TASK TO CARRY OUT |
Return all the data, word for word.

Part of a data file |
☆ ☆ ☆ ☆ ☆

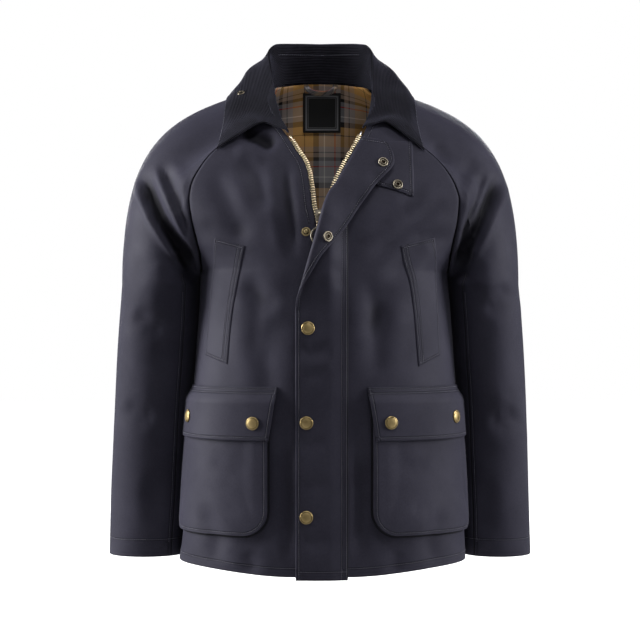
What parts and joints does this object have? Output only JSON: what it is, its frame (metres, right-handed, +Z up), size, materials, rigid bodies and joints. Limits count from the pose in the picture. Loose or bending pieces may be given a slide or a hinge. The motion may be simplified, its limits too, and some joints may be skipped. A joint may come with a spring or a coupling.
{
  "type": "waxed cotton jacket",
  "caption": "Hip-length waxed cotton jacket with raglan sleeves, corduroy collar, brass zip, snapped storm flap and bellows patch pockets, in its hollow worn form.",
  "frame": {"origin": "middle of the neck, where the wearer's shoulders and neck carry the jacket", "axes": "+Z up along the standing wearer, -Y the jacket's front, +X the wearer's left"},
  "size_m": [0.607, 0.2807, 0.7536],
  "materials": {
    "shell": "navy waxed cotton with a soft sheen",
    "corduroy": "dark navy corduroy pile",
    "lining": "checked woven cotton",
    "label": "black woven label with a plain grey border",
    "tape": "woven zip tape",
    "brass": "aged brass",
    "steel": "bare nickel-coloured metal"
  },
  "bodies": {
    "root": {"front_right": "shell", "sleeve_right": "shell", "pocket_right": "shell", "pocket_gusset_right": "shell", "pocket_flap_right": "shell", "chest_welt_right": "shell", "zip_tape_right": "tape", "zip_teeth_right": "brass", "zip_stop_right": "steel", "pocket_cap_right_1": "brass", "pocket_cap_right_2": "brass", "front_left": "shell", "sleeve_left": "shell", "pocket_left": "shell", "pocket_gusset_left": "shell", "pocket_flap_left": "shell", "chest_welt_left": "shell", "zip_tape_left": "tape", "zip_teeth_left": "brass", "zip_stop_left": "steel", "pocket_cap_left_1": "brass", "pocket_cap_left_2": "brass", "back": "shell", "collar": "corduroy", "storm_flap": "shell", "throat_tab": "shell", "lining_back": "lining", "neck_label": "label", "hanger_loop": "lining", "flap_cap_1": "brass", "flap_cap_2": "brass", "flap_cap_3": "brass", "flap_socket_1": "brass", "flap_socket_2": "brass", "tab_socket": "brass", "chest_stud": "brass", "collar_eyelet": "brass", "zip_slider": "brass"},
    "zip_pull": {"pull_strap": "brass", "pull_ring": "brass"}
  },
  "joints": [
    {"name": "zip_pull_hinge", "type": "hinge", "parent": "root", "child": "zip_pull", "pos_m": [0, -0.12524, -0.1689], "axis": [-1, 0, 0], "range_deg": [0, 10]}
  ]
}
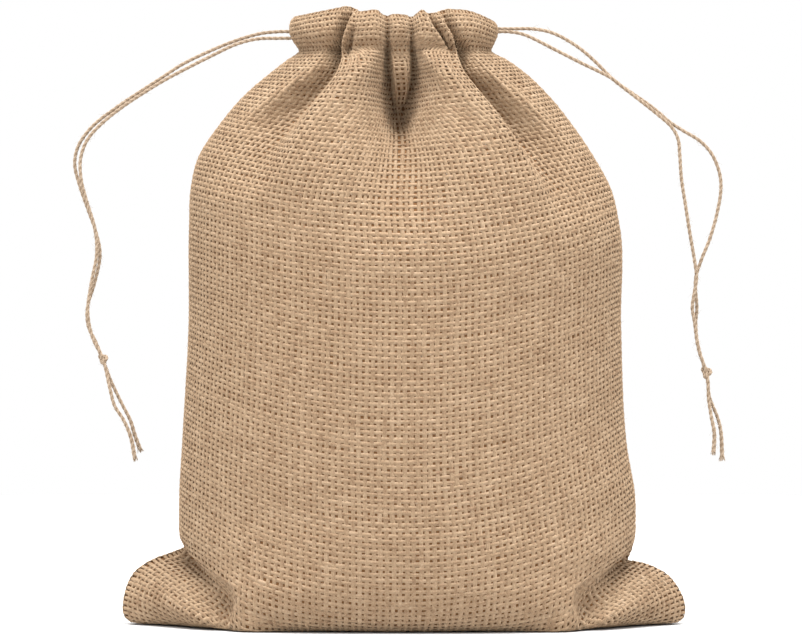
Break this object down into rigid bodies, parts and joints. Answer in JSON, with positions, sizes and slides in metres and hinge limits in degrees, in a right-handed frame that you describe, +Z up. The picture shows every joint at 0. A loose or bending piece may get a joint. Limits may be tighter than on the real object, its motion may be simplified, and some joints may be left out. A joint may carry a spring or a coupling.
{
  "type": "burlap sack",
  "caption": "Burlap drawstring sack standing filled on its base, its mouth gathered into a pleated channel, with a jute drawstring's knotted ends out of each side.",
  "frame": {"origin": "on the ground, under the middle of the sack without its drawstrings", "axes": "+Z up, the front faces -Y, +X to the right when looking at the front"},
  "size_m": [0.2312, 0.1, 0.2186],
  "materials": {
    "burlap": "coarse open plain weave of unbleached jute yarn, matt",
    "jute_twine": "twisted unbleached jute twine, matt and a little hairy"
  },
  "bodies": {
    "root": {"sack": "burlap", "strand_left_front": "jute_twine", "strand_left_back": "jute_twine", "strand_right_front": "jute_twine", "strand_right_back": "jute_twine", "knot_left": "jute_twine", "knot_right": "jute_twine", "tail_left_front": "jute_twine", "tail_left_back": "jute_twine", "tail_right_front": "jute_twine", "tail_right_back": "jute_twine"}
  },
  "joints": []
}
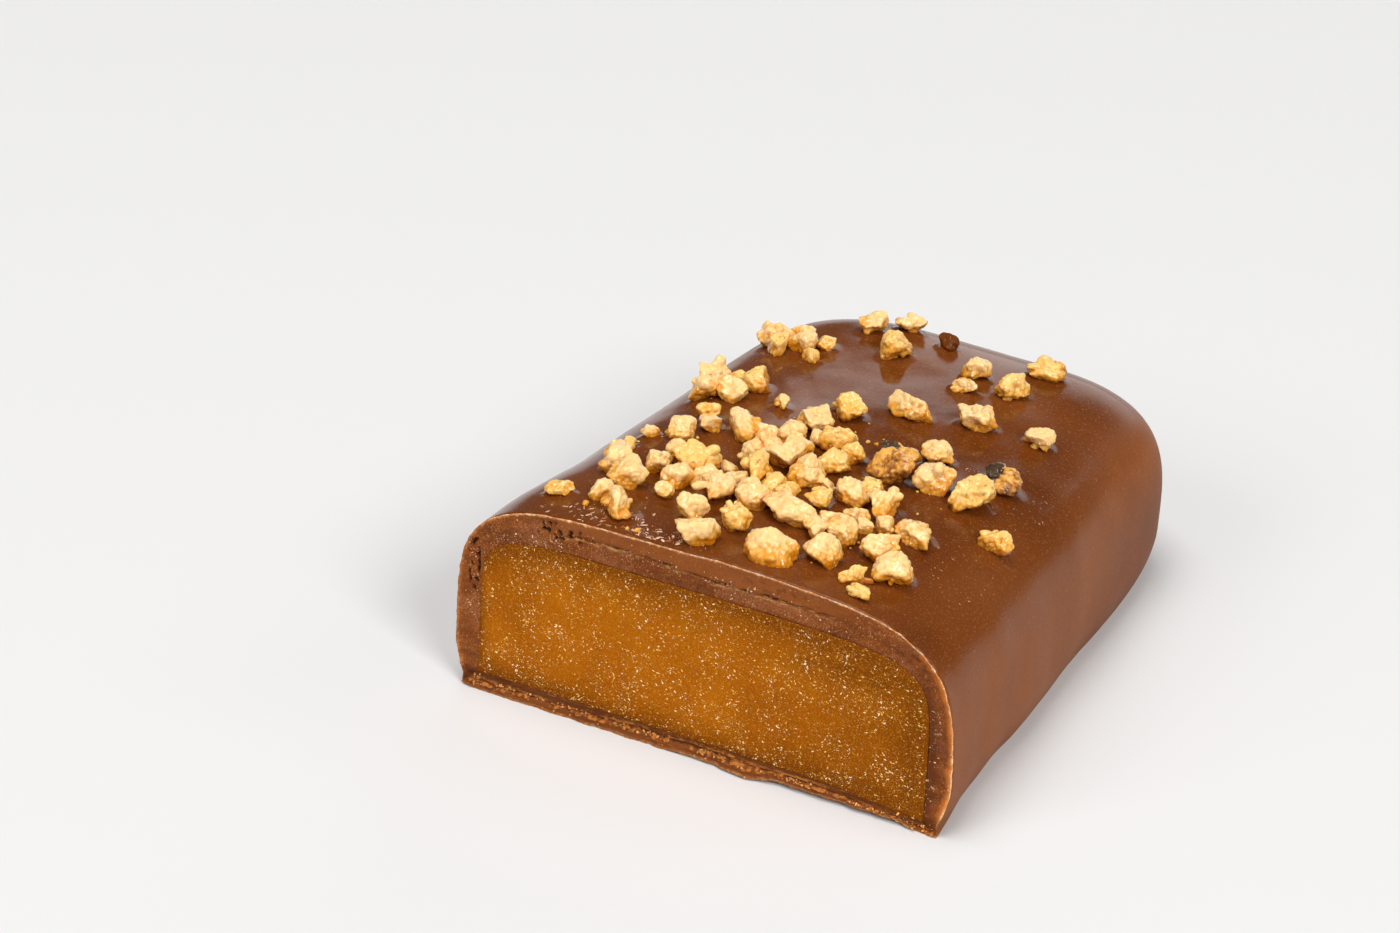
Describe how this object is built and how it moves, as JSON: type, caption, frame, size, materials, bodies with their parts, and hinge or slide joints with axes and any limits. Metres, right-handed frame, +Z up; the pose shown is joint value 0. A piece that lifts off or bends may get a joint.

☆ ☆ ☆ ☆ ☆

EXERCISE SOLUTION |
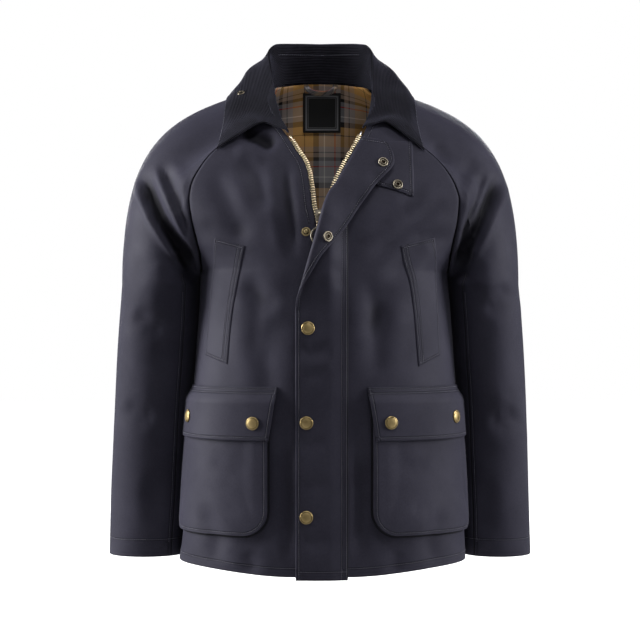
What parts and joints does this object have? Output only JSON: what it is, its frame (metres, right-handed, +Z up), size, materials, rigid bodies and joints. Limits count from the pose in the picture. Loose or bending pieces may be given a slide or a hinge. The motion may be simplified, its limits too, and some joints may be skipped. A joint may come with a spring or a coupling.
{
  "type": "waxed cotton jacket",
  "caption": "Hip-length waxed cotton jacket with raglan sleeves, corduroy collar, brass zip, snapped storm flap and bellows patch pockets, in its hollow worn form.",
  "frame": {"origin": "middle of the neck, where the wearer's shoulders and neck carry the jacket", "axes": "+Z up along the standing wearer, -Y the jacket's front, +X the wearer's left"},
  "size_m": [0.607, 0.2807, 0.7536],
  "materials": {
    "shell": "navy waxed cotton with a soft sheen",
    "corduroy": "dark navy corduroy pile",
    "lining": "checked woven cotton",
    "label": "black woven label with a plain grey border",
    "tape": "woven zip tape",
    "brass": "aged brass",
    "steel": "bare nickel-coloured metal"
  },
  "bodies": {
    "root": {"front_right": "shell", "sleeve_right": "shell", "pocket_right": "shell", "pocket_gusset_right": "shell", "pocket_flap_right": "shell", "chest_welt_right": "shell", "zip_tape_right": "tape", "zip_teeth_right": "brass", "zip_stop_right": "steel", "pocket_cap_right_1": "brass", "pocket_cap_right_2": "brass", "front_left": "shell", "sleeve_left": "shell", "pocket_left": "shell", "pocket_gusset_left": "shell", "pocket_flap_left": "shell", "chest_welt_left": "shell", "zip_tape_left": "tape", "zip_teeth_left": "brass", "zip_stop_left": "steel", "pocket_cap_left_1": "brass", "pocket_cap_left_2": "brass", "back": "shell", "collar": "corduroy", "storm_flap": "shell", "throat_tab": "shell", "lining_back": "lining", "neck_label": "label", "hanger_loop": "lining", "flap_cap_1": "brass", "flap_cap_2": "brass", "flap_cap_3": "brass", "flap_socket_1": "brass", "flap_socket_2": "brass", "tab_socket": "brass", "chest_stud": "brass", "collar_eyelet": "brass", "zip_slider": "brass"},
    "zip_pull": {"pull_strap": "brass", "pull_ring": "brass"}
  },
  "joints": [
    {"name": "zip_pull_hinge", "type": "hinge", "parent": "root", "child": "zip_pull", "pos_m": [0, -0.12524, -0.1689], "axis": [-1, 0, 0], "range_deg": [0, 10]}
  ]
}
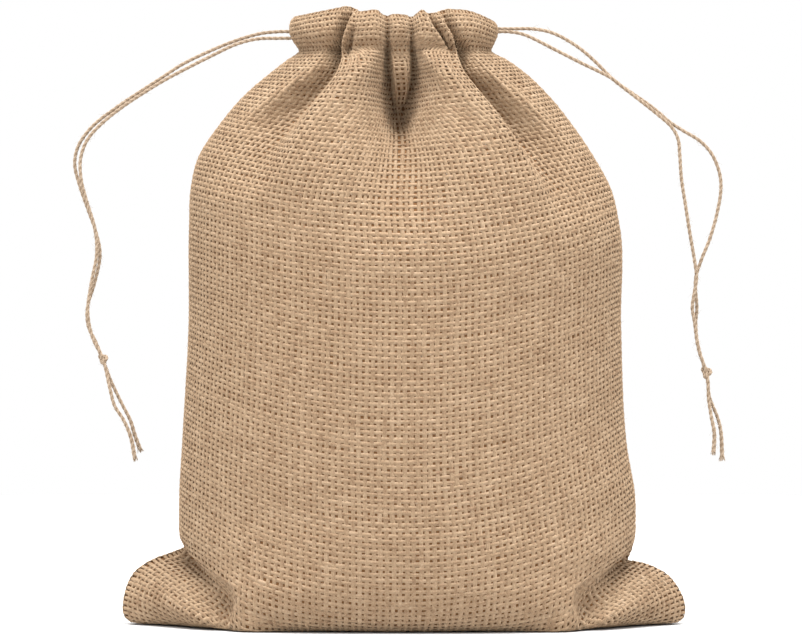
Break this object down into rigid bodies, parts and joints. Answer in JSON, with positions, sizes and slides in metres and hinge limits in degrees, in a right-handed frame that you describe, +Z up. The picture shows every joint at 0. A loose or bending piece may get a joint. Limits may be tighter than on the real object, its motion may be simplified, and some joints may be left out. A joint may carry a spring or a coupling.
{
  "type": "burlap sack",
  "caption": "Burlap drawstring sack standing filled on its base, its mouth gathered into a pleated channel, with a jute drawstring's knotted ends out of each side.",
  "frame": {"origin": "on the ground, under the middle of the sack without its drawstrings", "axes": "+Z up, the front faces -Y, +X to the right when looking at the front"},
  "size_m": [0.2312, 0.1, 0.2186],
  "materials": {
    "burlap": "coarse open plain weave of unbleached jute yarn, matt",
    "jute_twine": "twisted unbleached jute twine, matt and a little hairy"
  },
  "bodies": {
    "root": {"sack": "burlap", "strand_left_front": "jute_twine", "strand_left_back": "jute_twine", "strand_right_front": "jute_twine", "strand_right_back": "jute_twine", "knot_left": "jute_twine", "knot_right": "jute_twine", "tail_left_front": "jute_twine", "tail_left_back": "jute_twine", "tail_right_front": "jute_twine", "tail_right_back": "jute_twine"}
  },
  "joints": []
}
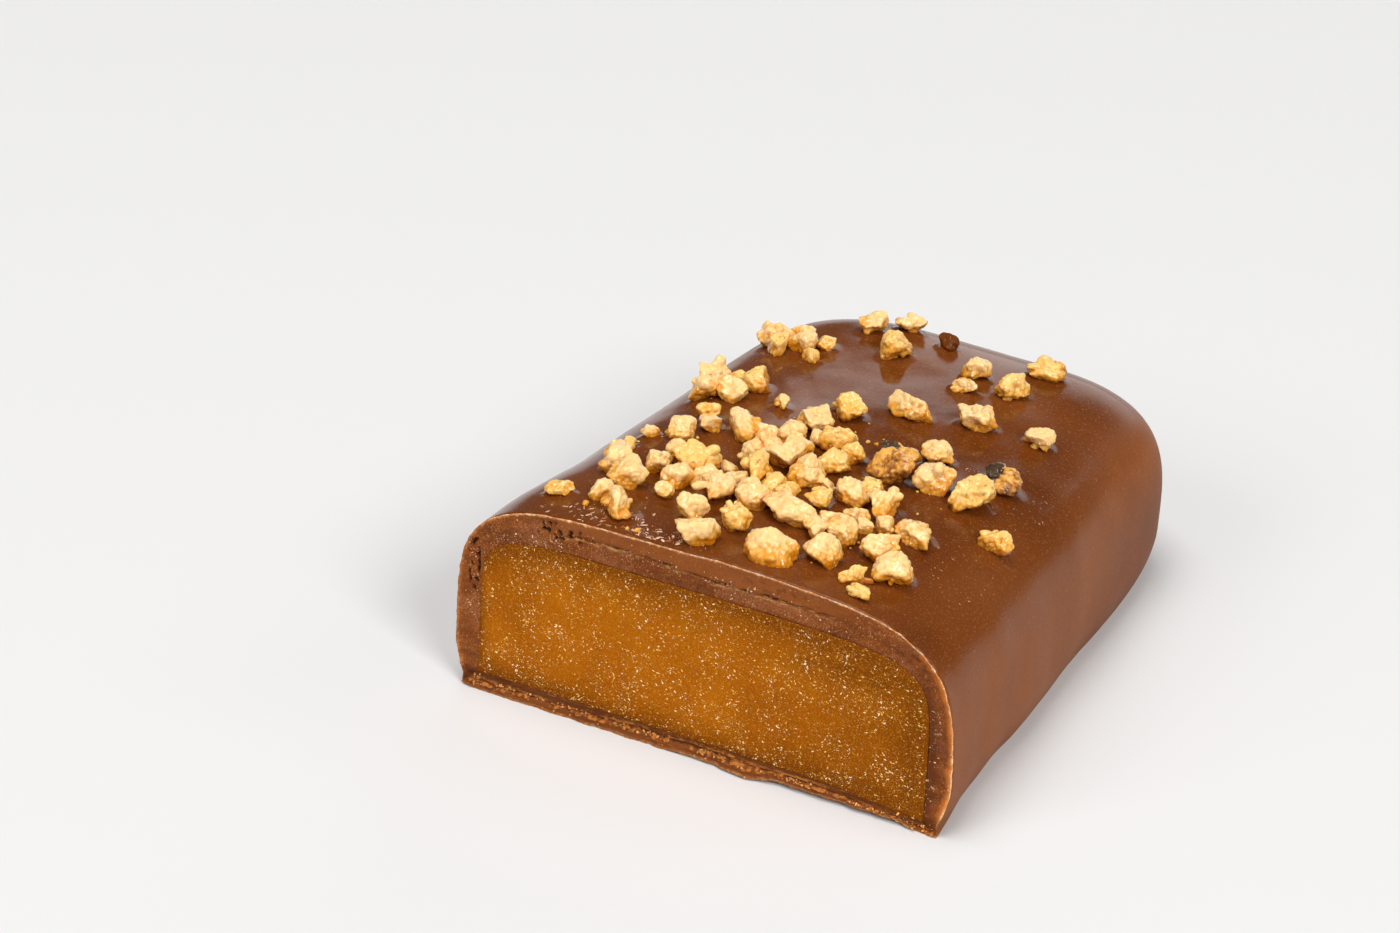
Describe how this object is built and how it moves, as JSON: type, caption, frame, size, materials, bodies with their parts, and hinge or slide joints with axes and any limits. Metres, right-handed frame, +Z up; the pose shown is joint value 0. A piece that lifts off or bends may get a joint.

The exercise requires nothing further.